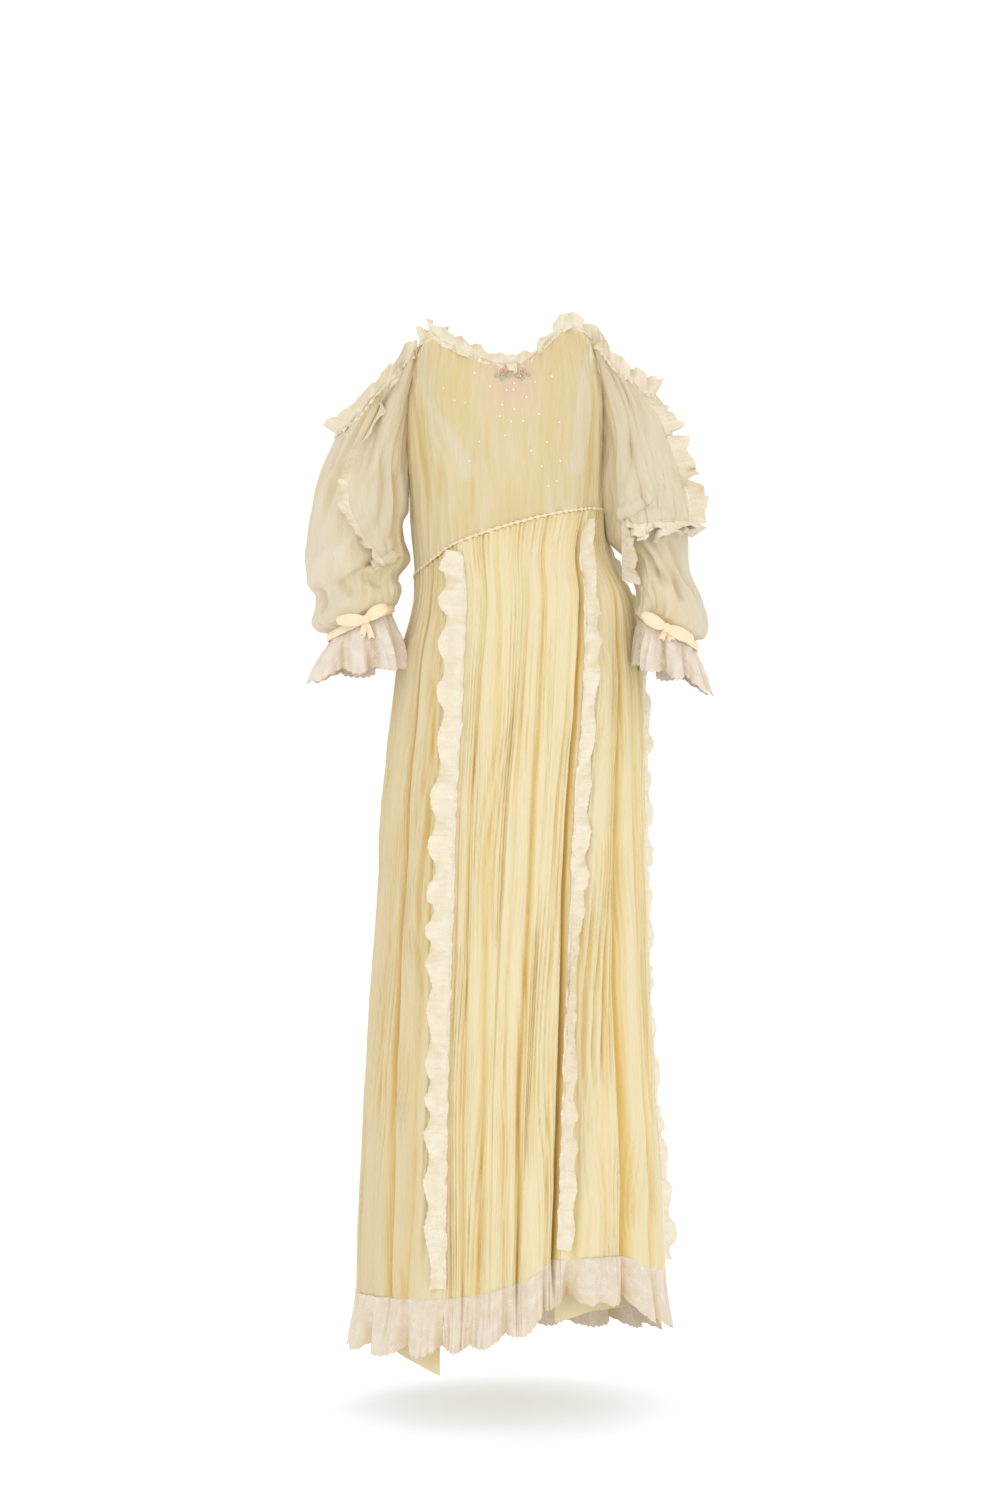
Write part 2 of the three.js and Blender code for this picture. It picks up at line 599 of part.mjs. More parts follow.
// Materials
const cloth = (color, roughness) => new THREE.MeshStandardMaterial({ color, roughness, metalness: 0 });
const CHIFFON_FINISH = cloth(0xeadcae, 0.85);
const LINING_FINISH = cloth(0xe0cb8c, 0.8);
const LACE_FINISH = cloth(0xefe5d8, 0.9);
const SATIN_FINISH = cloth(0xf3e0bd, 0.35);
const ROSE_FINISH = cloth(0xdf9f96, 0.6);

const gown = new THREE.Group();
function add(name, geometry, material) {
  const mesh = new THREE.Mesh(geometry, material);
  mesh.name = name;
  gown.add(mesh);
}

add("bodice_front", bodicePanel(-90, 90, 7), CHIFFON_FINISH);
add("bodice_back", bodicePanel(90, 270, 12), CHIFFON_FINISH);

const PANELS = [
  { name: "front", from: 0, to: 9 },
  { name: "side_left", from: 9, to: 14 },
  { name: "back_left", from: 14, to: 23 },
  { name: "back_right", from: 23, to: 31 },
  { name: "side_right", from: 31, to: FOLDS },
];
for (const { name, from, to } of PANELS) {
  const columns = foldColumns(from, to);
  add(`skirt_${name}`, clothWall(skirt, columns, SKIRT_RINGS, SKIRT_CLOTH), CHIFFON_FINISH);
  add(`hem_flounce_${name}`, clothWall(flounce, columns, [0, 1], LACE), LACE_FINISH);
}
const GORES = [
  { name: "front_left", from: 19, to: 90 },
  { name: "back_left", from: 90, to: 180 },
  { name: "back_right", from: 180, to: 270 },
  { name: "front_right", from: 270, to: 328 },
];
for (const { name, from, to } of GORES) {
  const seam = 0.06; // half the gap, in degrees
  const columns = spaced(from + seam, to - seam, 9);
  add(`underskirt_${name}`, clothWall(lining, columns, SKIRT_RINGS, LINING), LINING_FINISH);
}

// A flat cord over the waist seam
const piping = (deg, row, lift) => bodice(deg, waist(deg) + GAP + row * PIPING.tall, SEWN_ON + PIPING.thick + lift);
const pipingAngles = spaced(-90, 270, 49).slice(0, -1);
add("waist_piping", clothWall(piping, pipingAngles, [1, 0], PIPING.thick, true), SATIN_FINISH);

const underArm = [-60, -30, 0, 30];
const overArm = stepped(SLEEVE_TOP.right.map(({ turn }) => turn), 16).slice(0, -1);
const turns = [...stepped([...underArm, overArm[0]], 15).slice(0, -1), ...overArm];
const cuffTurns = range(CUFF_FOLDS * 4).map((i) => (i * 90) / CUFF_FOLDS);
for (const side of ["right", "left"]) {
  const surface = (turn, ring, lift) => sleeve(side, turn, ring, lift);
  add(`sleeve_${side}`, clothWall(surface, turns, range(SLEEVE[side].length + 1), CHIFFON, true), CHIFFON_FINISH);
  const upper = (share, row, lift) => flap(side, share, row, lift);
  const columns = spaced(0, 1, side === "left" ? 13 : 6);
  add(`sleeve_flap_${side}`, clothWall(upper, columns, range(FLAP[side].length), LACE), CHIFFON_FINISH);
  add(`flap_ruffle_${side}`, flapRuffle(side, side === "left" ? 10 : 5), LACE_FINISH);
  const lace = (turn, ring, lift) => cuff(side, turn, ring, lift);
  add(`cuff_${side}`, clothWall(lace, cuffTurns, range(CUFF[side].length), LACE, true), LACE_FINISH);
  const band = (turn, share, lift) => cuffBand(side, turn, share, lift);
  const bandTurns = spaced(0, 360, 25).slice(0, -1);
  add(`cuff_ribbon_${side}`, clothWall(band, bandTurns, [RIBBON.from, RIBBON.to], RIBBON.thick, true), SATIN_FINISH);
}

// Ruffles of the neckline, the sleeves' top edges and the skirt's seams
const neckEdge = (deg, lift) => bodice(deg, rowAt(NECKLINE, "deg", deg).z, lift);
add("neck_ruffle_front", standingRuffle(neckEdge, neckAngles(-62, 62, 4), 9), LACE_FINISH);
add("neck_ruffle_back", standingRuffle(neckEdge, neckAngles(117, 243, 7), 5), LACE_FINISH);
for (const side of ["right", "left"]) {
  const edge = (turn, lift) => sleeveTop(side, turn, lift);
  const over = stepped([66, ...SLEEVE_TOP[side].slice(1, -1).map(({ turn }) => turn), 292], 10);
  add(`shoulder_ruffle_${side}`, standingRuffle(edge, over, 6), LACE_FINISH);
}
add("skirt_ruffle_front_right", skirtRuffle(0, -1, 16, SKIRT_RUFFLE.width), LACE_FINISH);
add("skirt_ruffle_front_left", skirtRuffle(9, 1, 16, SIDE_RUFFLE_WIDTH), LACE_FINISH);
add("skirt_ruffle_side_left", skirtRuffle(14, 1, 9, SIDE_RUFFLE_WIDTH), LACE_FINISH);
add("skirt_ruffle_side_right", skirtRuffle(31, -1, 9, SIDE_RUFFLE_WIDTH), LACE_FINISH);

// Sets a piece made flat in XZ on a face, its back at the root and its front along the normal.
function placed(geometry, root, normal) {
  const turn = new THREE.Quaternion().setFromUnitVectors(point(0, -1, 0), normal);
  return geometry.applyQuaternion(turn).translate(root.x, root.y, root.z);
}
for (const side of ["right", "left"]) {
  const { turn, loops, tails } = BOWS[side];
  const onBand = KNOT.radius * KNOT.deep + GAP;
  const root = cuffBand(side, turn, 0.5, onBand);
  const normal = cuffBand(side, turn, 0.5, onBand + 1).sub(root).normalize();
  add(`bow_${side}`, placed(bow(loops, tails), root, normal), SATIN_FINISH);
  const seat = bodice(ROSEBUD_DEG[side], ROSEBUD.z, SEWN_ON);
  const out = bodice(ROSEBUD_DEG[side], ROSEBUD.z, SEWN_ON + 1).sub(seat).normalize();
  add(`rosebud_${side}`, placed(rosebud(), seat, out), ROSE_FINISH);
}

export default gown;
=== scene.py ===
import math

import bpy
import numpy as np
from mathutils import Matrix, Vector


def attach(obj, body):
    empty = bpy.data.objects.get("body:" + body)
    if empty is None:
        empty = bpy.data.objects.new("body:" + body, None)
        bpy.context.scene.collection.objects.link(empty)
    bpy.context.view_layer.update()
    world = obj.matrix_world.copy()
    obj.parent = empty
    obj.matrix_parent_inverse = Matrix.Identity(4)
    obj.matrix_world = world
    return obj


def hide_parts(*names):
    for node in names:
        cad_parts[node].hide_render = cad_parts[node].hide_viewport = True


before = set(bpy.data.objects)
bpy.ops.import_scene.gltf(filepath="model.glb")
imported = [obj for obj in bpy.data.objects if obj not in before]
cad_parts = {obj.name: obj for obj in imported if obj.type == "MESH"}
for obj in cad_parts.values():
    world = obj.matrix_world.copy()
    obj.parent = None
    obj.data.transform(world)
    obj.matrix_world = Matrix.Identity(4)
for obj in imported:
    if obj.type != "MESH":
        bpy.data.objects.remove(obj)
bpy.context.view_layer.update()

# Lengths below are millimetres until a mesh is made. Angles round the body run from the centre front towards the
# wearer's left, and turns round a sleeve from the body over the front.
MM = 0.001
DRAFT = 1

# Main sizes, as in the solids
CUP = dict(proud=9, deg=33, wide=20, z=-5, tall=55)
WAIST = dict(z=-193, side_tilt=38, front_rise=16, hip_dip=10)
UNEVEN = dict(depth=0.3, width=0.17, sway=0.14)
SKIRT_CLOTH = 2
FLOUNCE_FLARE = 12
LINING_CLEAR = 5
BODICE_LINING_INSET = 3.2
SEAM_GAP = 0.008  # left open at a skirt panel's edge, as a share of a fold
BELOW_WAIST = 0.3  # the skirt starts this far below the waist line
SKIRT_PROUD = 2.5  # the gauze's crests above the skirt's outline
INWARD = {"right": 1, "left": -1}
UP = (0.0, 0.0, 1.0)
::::
Repeat the material word for word from its opening line up to and including the line containing "const ROSE_FINISH = cloth(0xdf9f96, 0.6);".

• [Correct answer]:
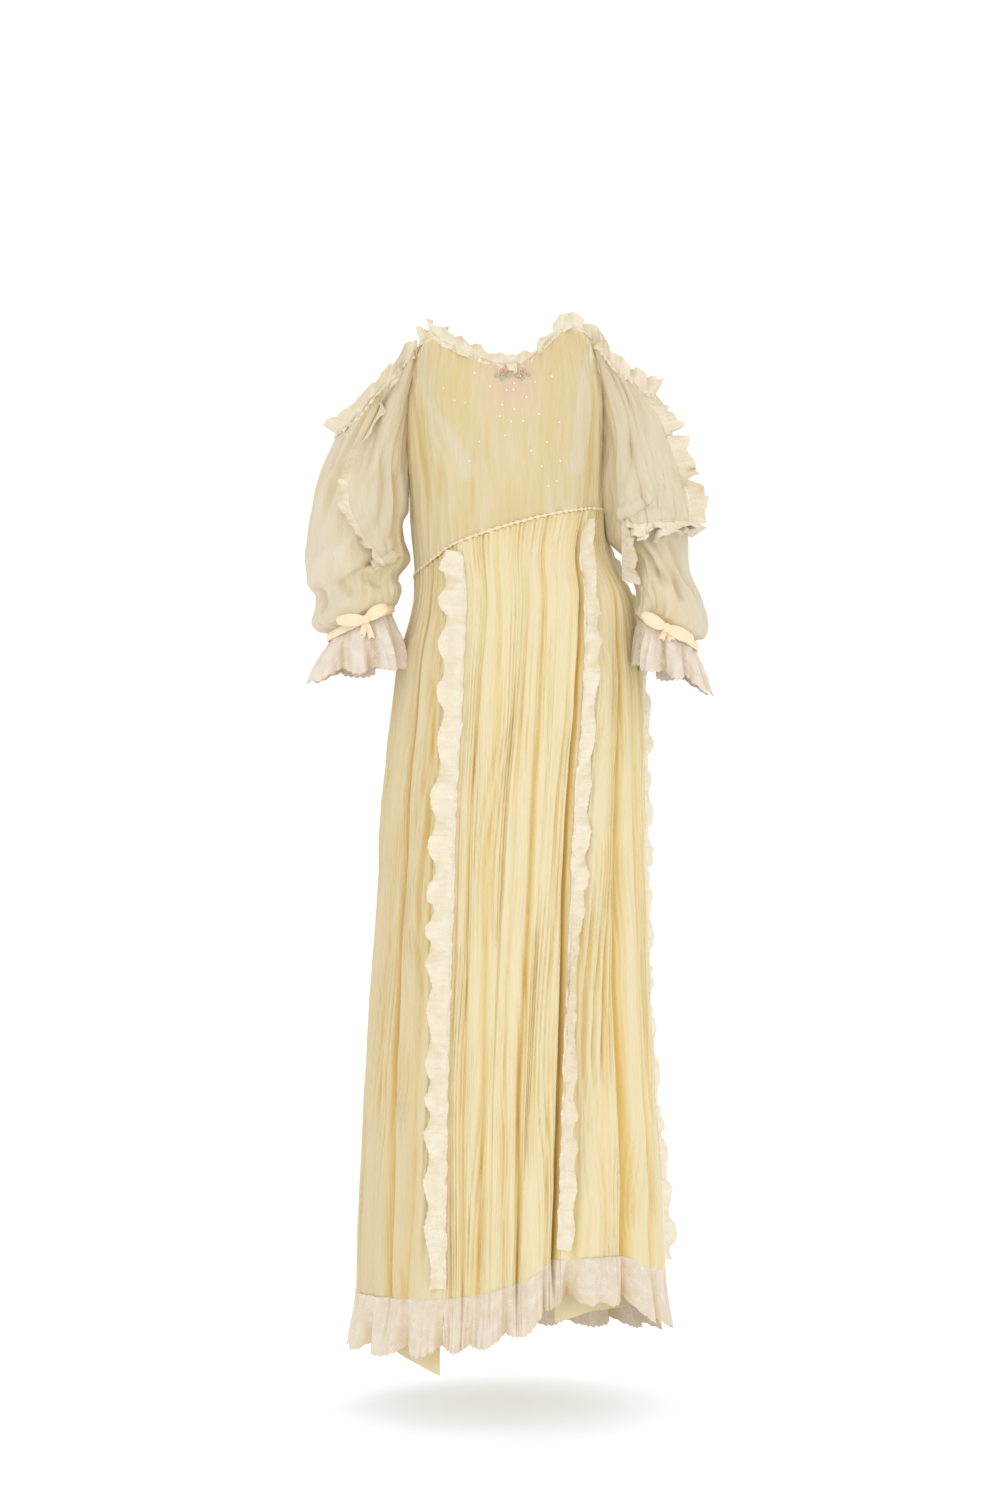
Write part 2 of the three.js and Blender code for this picture. It picks up at line 599 of part.mjs. More parts follow.
// Materials
const cloth = (color, roughness) => new THREE.MeshStandardMaterial({ color, roughness, metalness: 0 });
const CHIFFON_FINISH = cloth(0xeadcae, 0.85);
const LINING_FINISH = cloth(0xe0cb8c, 0.8);
const LACE_FINISH = cloth(0xefe5d8, 0.9);
const SATIN_FINISH = cloth(0xf3e0bd, 0.35);
const ROSE_FINISH = cloth(0xdf9f96, 0.6);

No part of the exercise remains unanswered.